Чувство Истории — только чувство Судьбы.
Не «мэтр» был Гумилев, а мастер: боговдохновенный и в этих стихах уже безымянный мастер, скошенный в самое утро своего мастерства-ученичества, до которого в «Костре» и окружающем костре России так чудесно — древесно! — дорос.
___________
Город Александров. 1916 год. Лето. Наискосок от дома, под гору, кладбище. Любимая прогулка детей, трехлетних Али и Андрюши. Точка притяжения — проваленный склеп с из земли глядящими иконами.
— Хочу в ту яму, где Боженька живет!
Любимая детей и нелюбимая — Осипа Мандельштама. От этого склепа так скоро из Александрова и уехал. (Хотел — «всю жизнь!»)

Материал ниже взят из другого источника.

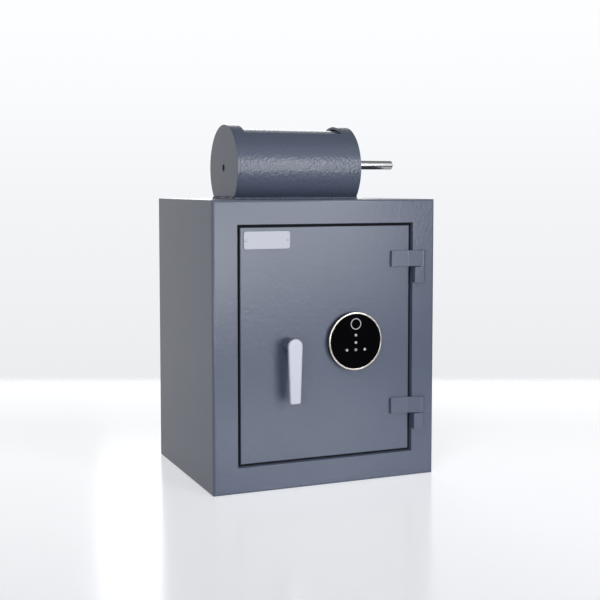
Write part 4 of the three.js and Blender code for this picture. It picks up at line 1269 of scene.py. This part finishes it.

— Зачем вы меня сюда привели? Мне страшно. Мандельштам—мой гость, но я и сама гость. Гощу у сестры, уехавшей в Москву, пасу ее сына. Муж сестры весь день на службе. семья—я, Аля, Андрюша, нянька Надя и Осип Мандельштам.
Мандельштаму в Александрове, после первых восторгов, не можется. Петербуржец и крымец — к моим косогорам не привык. Слишком много коров (дважды в день мимо-идущих, мимо-мычащих), слишком много крестов (слишком вечно стоящих). Корова может забодать. Мертвец встать. — Взбеситься. — Присниться. — На кладбище я, по его словам, «рассеянная какая-то», забываю о нем, Мандельштаме, и думаю о покойниках, читаю надписи (вместо стихов!), высчитываю, сколько лет — лежащим и над ними растущим; словом: гляжу либо вверх, либо вниз… но неизменно от. Отвлекаюсь.
— Хорошо лежать!
— Совсем не хорошо: вы будете лежать, а я по вас ходить.
— А при жизни не ходили?
— Метафора! я о ногах, даже сапогах говорю.
— Да не по вас же! Вы будете — душа.
— Этого-то и боюсь! Из двух: голой души и разлагающегося тела еще неизвестно чт'o страшней.
— Чего же вы хотите? Жить вечно? Даже без надежды на конец?
— Ах, я не знаю! Знаю только, что мне страшно и что хочу домой.
Бедные мертвые! Никто о вас не думает! Думают о себе, который бы мог лежать здесь и будет лежать там. О себе. лежащем здесь. Мало, что у вас Богом отнята жизнь, людьми — Мандельштамом с его «страшно» и мною с моим «хорошо» — отнимается еще и смерть! Мало того, что Богом — вся земля, нами еще и три ваших последних ее аршина.